6. The longtime mayor
of O’Connor Township passed away. Ron Nelson died on Nov. 7 at the age of 61 from an apparent heart attack. Nelson was in the middle of his seventh term at helm of the township after being acclaimed in 2014. He was first elected as councillor in 1991 and was elected reeve in 1994. He was a past president of the Northwestern Ontario Municipal Association.

5. On Nov. 17 city council voted unanimously to order the emergency operations committee to organize a way to house 20 families, around 100 people, of Syrian refugees to prepare for their potential arrival. The decision was made at the request of the Thunder Bay Multicultural Association, anticipating the federal government fast-tracking refugees by the end of the year. City leaders are still waiting for information on how the federal government will assist with costs. Syrian refugees aren’t expected to arrive in Thunder Bay until 2016.

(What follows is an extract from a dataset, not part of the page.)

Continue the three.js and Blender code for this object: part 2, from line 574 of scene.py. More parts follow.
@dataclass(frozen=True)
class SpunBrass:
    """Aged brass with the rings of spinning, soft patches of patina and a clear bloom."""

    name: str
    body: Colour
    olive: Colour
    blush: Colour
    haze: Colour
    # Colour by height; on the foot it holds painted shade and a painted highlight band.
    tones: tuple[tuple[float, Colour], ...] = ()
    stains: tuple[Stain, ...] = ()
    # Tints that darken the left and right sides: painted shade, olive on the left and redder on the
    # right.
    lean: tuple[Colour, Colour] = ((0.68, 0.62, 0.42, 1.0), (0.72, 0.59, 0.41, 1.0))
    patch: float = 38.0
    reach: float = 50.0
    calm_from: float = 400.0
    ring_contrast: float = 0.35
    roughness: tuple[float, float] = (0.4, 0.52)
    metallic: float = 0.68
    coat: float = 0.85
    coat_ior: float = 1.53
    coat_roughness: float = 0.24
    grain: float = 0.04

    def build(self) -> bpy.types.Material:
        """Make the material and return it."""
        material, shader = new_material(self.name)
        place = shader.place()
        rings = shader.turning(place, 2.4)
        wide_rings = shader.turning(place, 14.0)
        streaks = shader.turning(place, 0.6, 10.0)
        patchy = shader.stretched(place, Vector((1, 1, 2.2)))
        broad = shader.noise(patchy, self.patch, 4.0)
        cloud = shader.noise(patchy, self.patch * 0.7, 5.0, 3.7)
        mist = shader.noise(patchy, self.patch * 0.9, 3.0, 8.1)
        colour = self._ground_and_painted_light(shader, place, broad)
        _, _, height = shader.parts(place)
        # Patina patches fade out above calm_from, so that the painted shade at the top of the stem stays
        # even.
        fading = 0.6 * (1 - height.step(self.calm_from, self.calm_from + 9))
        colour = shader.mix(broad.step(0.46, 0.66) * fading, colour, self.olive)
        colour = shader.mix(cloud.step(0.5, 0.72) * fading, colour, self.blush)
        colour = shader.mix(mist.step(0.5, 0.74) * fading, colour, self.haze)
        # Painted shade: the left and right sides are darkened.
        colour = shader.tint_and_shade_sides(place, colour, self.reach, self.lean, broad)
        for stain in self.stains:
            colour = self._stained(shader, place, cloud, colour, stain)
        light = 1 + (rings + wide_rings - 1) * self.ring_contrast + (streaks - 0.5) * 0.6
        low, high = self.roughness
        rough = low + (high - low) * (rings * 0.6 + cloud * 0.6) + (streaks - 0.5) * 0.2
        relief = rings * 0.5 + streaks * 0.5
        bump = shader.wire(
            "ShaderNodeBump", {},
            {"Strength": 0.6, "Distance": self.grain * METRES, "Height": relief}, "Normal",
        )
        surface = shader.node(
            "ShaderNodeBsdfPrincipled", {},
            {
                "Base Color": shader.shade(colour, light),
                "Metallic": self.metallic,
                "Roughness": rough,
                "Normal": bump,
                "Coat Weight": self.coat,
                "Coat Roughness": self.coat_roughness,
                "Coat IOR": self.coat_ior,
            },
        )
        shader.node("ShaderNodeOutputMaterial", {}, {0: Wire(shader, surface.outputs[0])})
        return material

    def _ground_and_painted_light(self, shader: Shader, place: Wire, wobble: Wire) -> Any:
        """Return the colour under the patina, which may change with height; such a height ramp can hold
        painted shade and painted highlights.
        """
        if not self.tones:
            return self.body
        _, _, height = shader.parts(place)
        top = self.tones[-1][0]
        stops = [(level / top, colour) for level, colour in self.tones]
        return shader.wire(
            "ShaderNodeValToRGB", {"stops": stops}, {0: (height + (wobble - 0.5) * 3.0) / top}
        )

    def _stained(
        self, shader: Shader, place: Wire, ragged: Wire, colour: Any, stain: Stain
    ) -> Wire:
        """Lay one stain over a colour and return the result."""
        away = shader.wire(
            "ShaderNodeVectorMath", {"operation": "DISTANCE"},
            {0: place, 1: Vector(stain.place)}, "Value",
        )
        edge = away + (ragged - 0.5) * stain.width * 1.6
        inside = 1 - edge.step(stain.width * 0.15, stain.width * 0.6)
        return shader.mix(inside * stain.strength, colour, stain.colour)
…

4. The coroner’s inquest into the deaths of seven students from remote First Nations communities attending high school in Thunder Bay between 2000 and 2011 continued throughout November. During the month, the inquest heard heartbreaking testimony from numerous friends and family members of the students, as well as investigators and school personnel, as each case was individually examined. Proceedings are expected to continue through the first few months of 2016.


3. An 18-year-old man was arrested and charged with mischief after an anonymous threat against Lakehead University was posted on the controversial social media application Yik Yak. The incident mirrored a similar threat made before a fatal shooting at a school in Oregon. There was a visible police presence on campus before the man, a student from southern Ontario, was arrested late in the morning.

2. For the first time, Statistics Canada included Aboriginal victim data in their annual homicide report. That report, which was released on Nov. 25, found Thunder Bay had seven Aboriginal homicide victims in 2014, the second-highest total in the country trailing only Winnipeg and more than Toronto, Vancouver and Regina combined.

1. When prime minister-designate Justin Trudeau walked with members of his new cabinet to Rideau Hall to be sworn in on Nov. 4, he was accompanied by a recognizable local face. Newly elected Thunder Bay-Superior North MP Patty Hajdu was announced as the minister of the status of women, the first time the city had a voice at the federal cabinet table in more than a decade.